Overcast is right – too many laws. It’s a shame every little action has to have a law regarding it. If only people could understand right and wrong and always do the right thing.

We would need far fewer laws if we could say “X is illegal” instead of of “X is illegal in situation A” in one law and then have to add 13 more laws stating “X is illegal in situation B ( C, D, E, F, …)”
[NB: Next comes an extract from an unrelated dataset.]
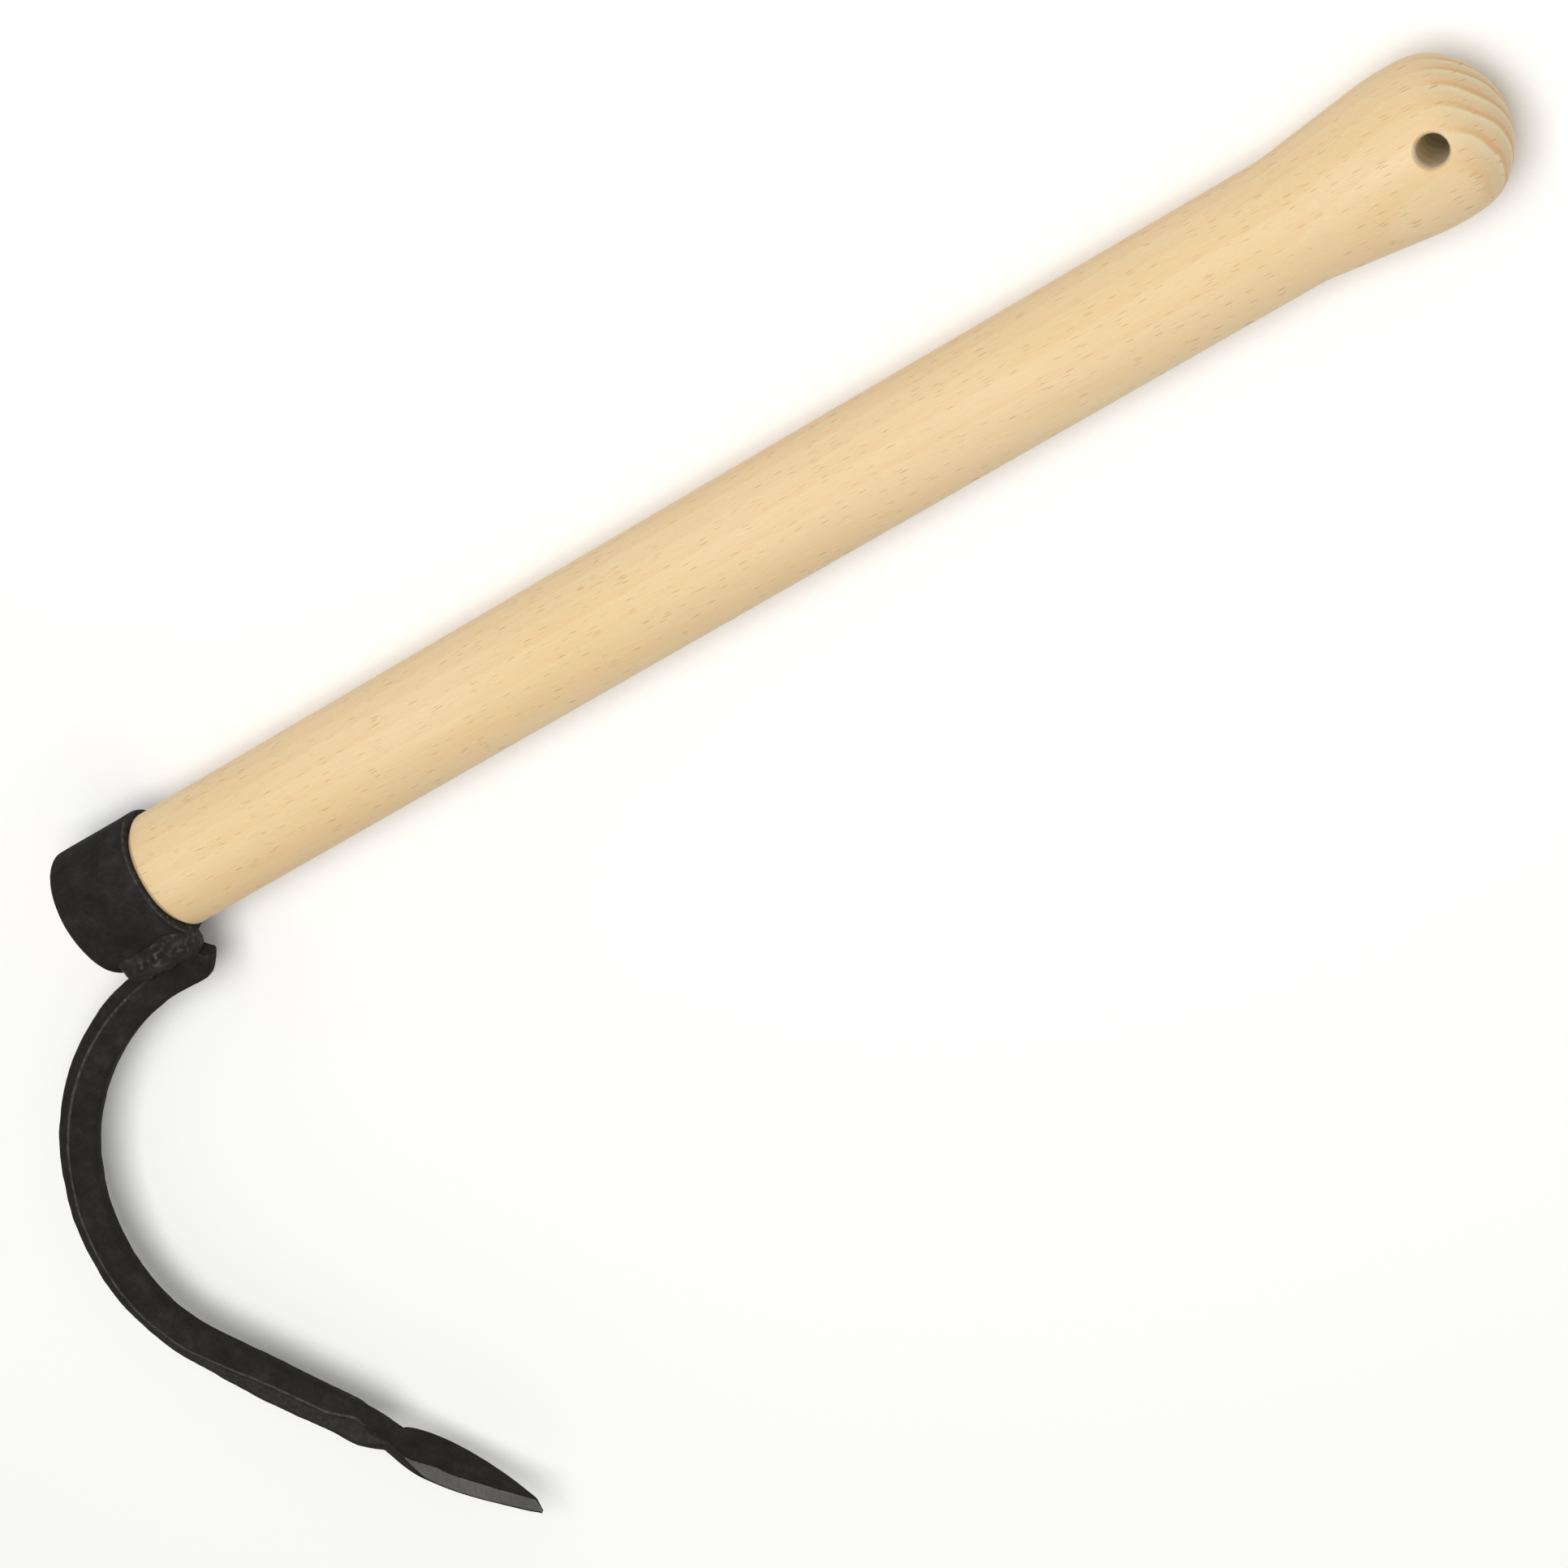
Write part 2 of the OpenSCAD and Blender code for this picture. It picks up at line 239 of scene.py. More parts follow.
def beech(name, layer_stops, base_stops, dash, roughness):
    made, tree = new_material(name)
    place = add(tree, "ShaderNodeTexCoord", {})
    log = add(tree, "ShaderNodeMapping", {
        "Vector": place.outputs["Object"], "Location": (0, 0, PITH_DEPTH * MM),
        "Rotation": (LAYERS_TURN, 0, GRAIN_LEAN)}).outputs["Vector"]
    layered = growth_layers(tree, place, log, layer_stops, base_stops)

    stretched = add(tree, "ShaderNodeMapping", {
        "Vector": log, "Scale": per_mm(*FIBRE)})
    fibres = add(tree, "ShaderNodeTexNoise", {
        "Vector": stretched.outputs["Vector"], "Scale": 1.0, "Detail": 3.0})
    fibre_tone = add(tree, "ShaderNodeMapRange", {
        "Value": fibres.outputs["Fac"], "From Min": 0.3, "From Max": 0.7,
        "To Min": 0.965, "To Max": 1.03})
    fibred = add(tree, "ShaderNodeVectorMath", {
        0: layered, "Scale": fibre_tone.outputs["Result"]}, operation="SCALE")
    rayed = add(tree, "ShaderNodeMix", {
        "Factor": rays(tree, log), "A": fibred.outputs["Vector"],
        "B": linear(dash)}, data_type="RGBA")

    relief = add(tree, "ShaderNodeBump", {
        "Height": fibres.outputs["Fac"], "Distance": 0.02 * MM, "Strength": 0.6})
    shader = add(tree, "ShaderNodeBsdfPrincipled", {
        "Base Color": rayed.outputs["Result"], "Roughness": roughness,
        "Specular IOR Level": 0.3, "Normal": relief.outputs["Normal"]})
    add(tree, "ShaderNodeOutputMaterial", {"Surface": shader.outputs["BSDF"]})
    return made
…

For example – Driving while distracted is illegal. It doesn’t matter if the distraction is a cell phone, your make-up or your breakfast. One law should cover it, not three.

Sanguine Dream says:

Well...

I’d be all for that except for the fact that if such a law were passed it would become too easy for candidate A to pay one of candidate B’s underlings to intentionally do something scandalous to make B look bad. And we all know that the real victims of this would be the precious few honest politicians that are left

Thomas says:

Mystified

The problem with “everyone knowing right and wrong” is that everyone has a different idea of what right and wrong are. Take any hot issue such as abortion. Whats right and whats wrong? Not so clear (maybe to some individuals but as a holistic society we’re split). There aren’t any honest politicians left. Its just rich(read powerful) people going through the motions of pretending to care so they can get elected and make themselves richer. Wake up, its a giant club and you’re not a member.